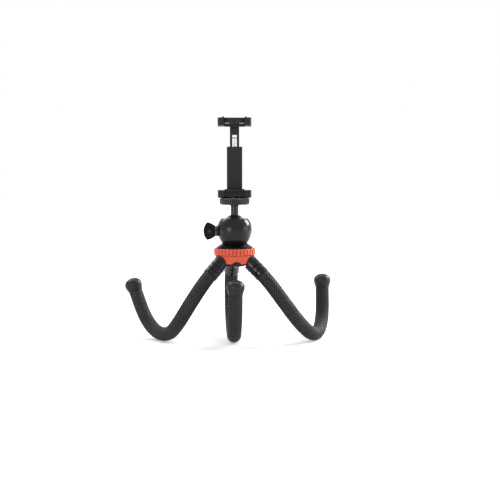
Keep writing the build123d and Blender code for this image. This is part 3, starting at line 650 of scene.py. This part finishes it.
def make_pad(name, node, body, upside):
    """A ribbed rubber pad with rounded edges, in the place of the plain one."""
    low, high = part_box(node)
    seat, face = (low.z, high.z - PAD_LIP_H) if upside else (high.z, low.z + PAD_LIP_H)
    section = pad_section(low.y, high.y, seat, face)
    count = len(section)
    stations = [(-1.0, PAD_END_INSET), (-1.0 + PAD_END_SHARE, 0.0)]
    stations += [(1.0 - PAD_END_SHARE, 0.0), (1.0, PAD_END_INSET)]
    middle_y, half_x = (low.y + high.y) / 2, (high.x - low.x) / 2
    points = []
    for share, inset in stations:
        shrink = 1 - inset / ((high.y - low.y) / 2)
        points += [(share * half_x, middle_y + (y - middle_y) * shrink, z) for y, z in section]
    faces = [tuple(range(count)), tuple(reversed(range(len(points) - count, len(points))))]
    for row in range(len(stations) - 1):
        faces += [tuple(reversed(quad)) for quad in ring_faces(row * count, (row + 1) * count, count)]
    if not upside:
        faces = [tuple(reversed(corners)) for corners in faces]
    piece = new_piece(name, points, faces, "pad_rubber")
    piece.data.set_sharp_from_angle(angle=math.radians(PAD_SHARP_DEG))
    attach(piece, body)
    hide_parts(node)


def pin_loop(pin, middle_y, towards):
    """A spring end's loop round its pin; it starts on the side that faces the coils."""
    low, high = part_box(pin)
    radius = SPRING_PIN_R + SPRING_WIRE_R + SPRING_LOOP_GAP
    points = []
    for step in range(LOOP_STEPS + 1):
        turn = math.radians(LOOP_DEG) * step / LOOP_STEPS
        height = (low.z + high.z) / 2 + towards * radius * math.cos(turn)
        points.append(Vector((0, middle_y + radius * math.sin(turn), height)))
    return points


def make_spring():
    """The tension spring between the jaws: its coils and a loop round each pin."""
    low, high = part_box("jaw_spring")
    middle_y = (low.y + high.y) / 2
    lower = pin_loop("spring_anchor_pin", middle_y, 1)
    upper = pin_loop("spring_slide_pin", middle_y, -1)
    total = SPRING_TURNS * SPRING_STEPS
    centres = lower[::-1]
    for step in range(1, total):
        turn = 2 * math.pi * step / SPRING_STEPS
        radius = SPRING_R * min(1.0, min(step, total - step) / (SPRING_END_TURNS * SPRING_STEPS))
        height = lower[0].z + (upper[0].z - lower[0].z) * step / total
        centres.append(Vector((radius * math.cos(turn), middle_y + radius * math.sin(turn), height)))
    centres += upper
    tangents = []
    for number in range(len(centres)):
        before, after = centres[max(0, number - 1)], centres[min(len(centres) - 1, number + 1)]
        tangents.append((after - before).normalized())
    rows, _ = frames_along(centres, tangents, Vector((1, 0, 0)))
    points, faces = [], [tuple(reversed(range(SPRING_COLUMNS)))]
    for centre, side, up in rows:
        points += ring(centre, side, up, [SPRING_WIRE_R] * SPRING_COLUMNS)
    for r in range(len(rows) - 1):
        faces += ring_faces(r * SPRING_COLUMNS, (r + 1) * SPRING_COLUMNS, SPRING_COLUMNS)
    faces.append(tuple(range(len(points) - SPRING_COLUMNS, len(points))))
    piece = new_piece("spring_coil", points, faces, "steel", (0, len(faces) - 1))
    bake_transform(piece)
    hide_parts("jaw_spring")


def cross_cutter(centre, axis, size, depth):
    """A four-armed cutter for a cross recess, narrower at its bottom."""
    side, up = axis_frame(axis)
    side, up = (side + up * RECESS_TURN).normalized(), (up - side * RECESS_TURN).normalized()
    arm = size * RECESS_ARM_SHARE
    plan = [(arm, size), (-arm, size), (-arm, arm), (-size, arm), (-size, -arm), (-arm, -arm)]
    plan += [(-arm, -size), (arm, -size), (arm, -arm), (size, -arm), (size, arm), (arm, arm)]
    points = []
    for height, shrink in ((-depth, RECESS_FLOOR_SHARE), (depth, RECESS_MOUTH_SHARE)):
        points += [centre + side * (u * shrink) + up * (v * shrink) + axis * height for u, v in plan]
    count = len(plan)
    faces = [tuple(reversed(range(count))), tuple(range(count, 2 * count))]
    faces += ring_faces(0, count, count)
    mesh = bpy.data.meshes.new("cross_cutter")
    mesh.from_pydata(points, [], faces)
    cutter = bpy.data.objects.new("cross_cutter", mesh)
    bpy.context.scene.collection.objects.link(cutter)
    return cutter


def make_screw(name, seat, axis, head_r, head_h, shank_r, shank_len, body, node):
    """A domed screw with a cross recess; its axis points out of the head."""
    taper = -shank_len + shank_r * SHANK_TAPER_SHARE
    profile = [(0.0, -shank_len), (shank_r * SHANK_TIP_SHARE, -shank_len), (shank_r, taper)]
    profile += [(shank_r, 0.0), (head_r, 0.0)]
    for step in range(HEAD_RIM_STEPS + 1):
        turn = step / HEAD_RIM_STEPS * math.pi / 2
        rim = HEAD_RIM_SHARE + (1 - HEAD_RIM_SHARE) * math.cos(turn)
        share = rim if step < HEAD_RIM_STEPS else HEAD_TOP_SHARE
        profile.append((head_r * share, head_h * (HEAD_WALL_SHARE + HEAD_DOME_SHARE * math.sin(turn))))
    profile += [(head_r * HEAD_FLAT_SHARE, head_h * HEAD_FLAT_HEIGHT_SHARE), (0.0, head_h)]
    piece = lathe(name, seat, axis, profile, SCREW_COLUMNS, "steel")
    cut_size, cut_depth = head_r * RECESS_SIZE_SHARE, head_h * RECESS_DEPTH_SHARE
    cutter = cross_cutter(seat + axis * head_h, axis, cut_size, cut_depth)
    recess = piece.modifiers.new("recess", "BOOLEAN")
    recess.operation, recess.solver, recess.object = "DIFFERENCE", "EXACT", cutter
    cut = bpy.data.meshes.new_from_object(piece.evaluated_get(bpy.context.evaluated_depsgraph_get()))
    piece.modifiers.clear()
    piece.data = cut
    bpy.data.objects.remove(cutter)
    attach(piece, body)
    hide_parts(node)


def make_screws():
    """The screws of the back cover and of the bottom plate."""
    low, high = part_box("back_cover_screws")
    cover_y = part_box("back_cover")[1].y
    for x in (low.x + COVER_SCREW_HEAD_R, high.x - COVER_SCREW_HEAD_R):
        for z in (low.z + COVER_SCREW_HEAD_R, high.z - COVER_SCREW_HEAD_R):
            name = f"cover_screw_{'l' if x < 0 else 'r'}{'t' if z > (low.z + high.z) / 2 else 'b'}"
            sizes = (COVER_SCREW_HEAD_R, high.y - cover_y, COVER_SCREW_R, cover_y - low.y)
            make_screw(name, Vector((x, cover_y, z)), Vector((0, 1, 0)), *sizes, "clamp", "back_cover_screws")
    low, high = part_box("bottom_plate_screws")
    plate_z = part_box("bottom_plate")[0].z
    for number, azimuth in enumerate(PLATE_SCREW_AZIMUTHS_DEG, start=1):
        turn = math.radians(azimuth)
        seat = Vector((PLATE_SCREW_RING_R * math.cos(turn), PLATE_SCREW_RING_R * math.sin(turn), plate_z))
        sizes = (PLATE_SCREW_HEAD_R, plate_z - low.z, PLATE_SCREW_R, high.z - plate_z)
        make_screw(f"plate_screw_{number}", seat, Vector((0, 0, -1)), *sizes, "hub", "bottom_plate_screws")


def make_knob_caps():
    """A low domed cap on the round boss of each face of the lock knob."""
    low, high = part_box("lock_knob")
    middle = Vector(((low.x + high.x) / 2 + KNOB_CAP_SHIFT, 0.0, (low.z + high.z) / 2))
    for name, face, out in (("knob_cap_front", low.y, -1), ("knob_cap_back", high.y, 1)):
        profile = [(0.0, -KNOB_CAP_SINK), (KNOB_CAP_R, -KNOB_CAP_SINK), (KNOB_CAP_R, 0.0)]
        for step in range(1, KNOB_CAP_STEPS + 1):
            turn = step / KNOB_CAP_STEPS * math.pi / 2
            radius = KNOB_CAP_R * math.cos(turn) if step < KNOB_CAP_STEPS else 0.0
            profile.append((radius, KNOB_CAP_RISE * math.sin(turn)))
        centre = Vector((middle.x, face, middle.z))
        piece = lathe(name, centre, Vector((0, out, 0)), profile, KNOB_CAP_COLUMNS, "black_plastic")
        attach(piece, "lock_knob")


def seen_rays(nodes):
    """1 for the rays that meet the white background and 0 for the rest."""
    path = nodes.add("ShaderNodeLightPath")
    total = path.outputs[SHOWN_RAYS[0]]
    for kind in SHOWN_RAYS[1:]:
        more = nodes.add("ShaderNodeMath", operation="MAXIMUM")
        nodes.link(total, more.inputs[0])
        nodes.link(path.outputs[kind], more.inputs[1])
        total = more.outputs[0]
    return total


def make_floor():
    """A pale paper floor that keeps the object's shadow and runs out to white further off."""
    corners = [(x * FLOOR_REACH, y * FLOOR_REACH, 0) for x, y in ((-1, -1), (1, -1), (1, 1), (-1, 1))]
    mesh = bpy.data.meshes.new("floor")
    mesh.from_pydata(corners, [], [(0, 1, 2, 3)])
    floor = bpy.data.objects.new("floor", mesh)
    bpy.context.scene.collection.objects.link(floor)
    made = bpy.data.materials.new("floor_paper")
    made.use_nodes = True
    nodes = Nodes(made.node_tree)
    shader = made.node_tree.nodes["Principled BSDF"]
    shader.inputs["Roughness"].default_value = PAPER_ROUGHNESS
    shader.inputs["Specular IOR Level"].default_value = 0.0
    fibre = nodes.remap(nodes.noise(PAPER_CELLS, 4.0), NOISE_RANGE, 0.0, 1.0)
    nodes.link(nodes.mix(fibre, PAPER_DARK, PAPER_LIGHT), shader.inputs["Base Color"])
    far = nodes.add("ShaderNodeVectorMath", operation="LENGTH")
    nodes.link(nodes.place(), far.inputs[0])
    glow = nodes.remap(far.outputs["Value"], GLOW_RANGE, GLOW_NEAR, GLOW_FAR)
    seen = nodes.add("ShaderNodeMath", operation="MULTIPLY")
    nodes.link(glow, seen.inputs[0])
    nodes.link(seen_rays(nodes), seen.inputs[1])
    shader.inputs["Emission Color"].default_value = WHITE
    nodes.link(seen.outputs[0], shader.inputs["Emission Strength"])
    mesh.materials.append(made)


def make_world():
    """White where it is seen, mirrored or seen through, and plain light elsewhere."""
    world = bpy.data.worlds.new("world")
    bpy.context.scene.world = world
    world.use_nodes = True
    nodes = Nodes(world.node_tree)
    light = world.node_tree.nodes["Background"]
    light.inputs["Color"].default_value = WHITE
    light.inputs["Strength"].default_value = WORLD_LIGHT
    seen = nodes.add("ShaderNodeBackground", {"Color": WHITE, "Strength": 1.0})
    mix = nodes.add("ShaderNodeMixShader")
    nodes.link(seen_rays(nodes), mix.inputs["Fac"])
    nodes.link(light.outputs[0], mix.inputs[1])
    nodes.link(seen.outputs[0], mix.inputs[2])
    nodes.link(mix.outputs["Shader"], world.node_tree.nodes["World Output"].inputs["Surface"])


def softbox(name, direction, distance, width, height, radiance):
    """A rectangular studio lamp in a direction and at a distance from LIT_POINT, of a given brightness."""
    data = bpy.data.lights.new(name, "AREA")
    data.shape = "RECTANGLE"
    data.size, data.size_y = width, height
    data.energy = math.pi * width * height * radiance
    lamp = bpy.data.objects.new(name, data)
    bpy.context.scene.collection.objects.link(lamp)
    lamp.location = LIT_POINT + Vector(direction).normalized() * distance
    aim(lamp, LIT_POINT)


def make_lights():
    """Softboxes behind the object at both sides, one at the front left, one at the right and one above."""
    softbox("rim_right", (0.80, 0.36, 0.48), 1.1, 0.5, 0.45, 20.0)
    softbox("rim_left", (-0.63, 0.37, 0.68), 1.1, 0.35, 0.4, 9.0)
    softbox("front_left", (-0.60, -0.80, 0.08), 1.2, 0.45, 0.42, 6.0)
    softbox("right_side", (0.97, -0.15, 0.15), 1.2, 0.7, 0.5, 3.2)
    softbox("top", (0.0, 0.25, 0.97), 1.2, 0.9, 0.7, 3.0)


bpy.context.scene.view_settings.view_transform = "Standard"
add_camera()
finishes = make_materials()
paint_cad()
for leg_name in LEGS:
    make_sleeves(leg_name)
    make_wire(leg_name)
    make_foot_cap(leg_name)
    make_ferrule_beads(leg_name)
make_pad("lower_pad", "lower_jaw_pad", "clamp", True)
make_pad("upper_pad", "upper_jaw_pad", "jaw", False)
make_spring()
make_screws()
make_knob_caps()
make_floor()
make_world()
make_lights()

....

### [The problem]
Exactly repeat the lines above, from the opening line through the one with "return points", and include nothing else.

### [Solution for this task]
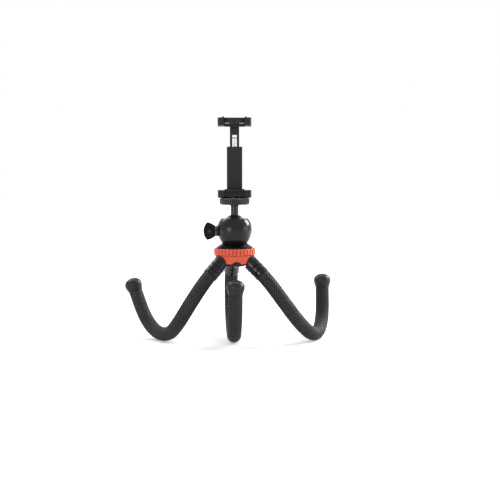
Keep writing the build123d and Blender code for this image. This is part 3, starting at line 650 of scene.py. This part finishes it.
def make_pad(name, node, body, upside):
    """A ribbed rubber pad with rounded edges, in the place of the plain one."""
    low, high = part_box(node)
    seat, face = (low.z, high.z - PAD_LIP_H) if upside else (high.z, low.z + PAD_LIP_H)
    section = pad_section(low.y, high.y, seat, face)
    count = len(section)
    stations = [(-1.0, PAD_END_INSET), (-1.0 + PAD_END_SHARE, 0.0)]
    stations += [(1.0 - PAD_END_SHARE, 0.0), (1.0, PAD_END_INSET)]
    middle_y, half_x = (low.y + high.y) / 2, (high.x - low.x) / 2
    points = []
    for share, inset in stations:
        shrink = 1 - inset / ((high.y - low.y) / 2)
        points += [(share * half_x, middle_y + (y - middle_y) * shrink, z) for y, z in section]
    faces = [tuple(range(count)), tuple(reversed(range(len(points) - count, len(points))))]
    for row in range(len(stations) - 1):
        faces += [tuple(reversed(quad)) for quad in ring_faces(row * count, (row + 1) * count, count)]
    if not upside:
        faces = [tuple(reversed(corners)) for corners in faces]
    piece = new_piece(name, points, faces, "pad_rubber")
    piece.data.set_sharp_from_angle(angle=math.radians(PAD_SHARP_DEG))
    attach(piece, body)
    hide_parts(node)


def pin_loop(pin, middle_y, towards):
    """A spring end's loop round its pin; it starts on the side that faces the coils."""
    low, high = part_box(pin)
    radius = SPRING_PIN_R + SPRING_WIRE_R + SPRING_LOOP_GAP
    points = []
    for step in range(LOOP_STEPS + 1):
        turn = math.radians(LOOP_DEG) * step / LOOP_STEPS
        height = (low.z + high.z) / 2 + towards * radius * math.cos(turn)
        points.append(Vector((0, middle_y + radius * math.sin(turn), height)))
    return points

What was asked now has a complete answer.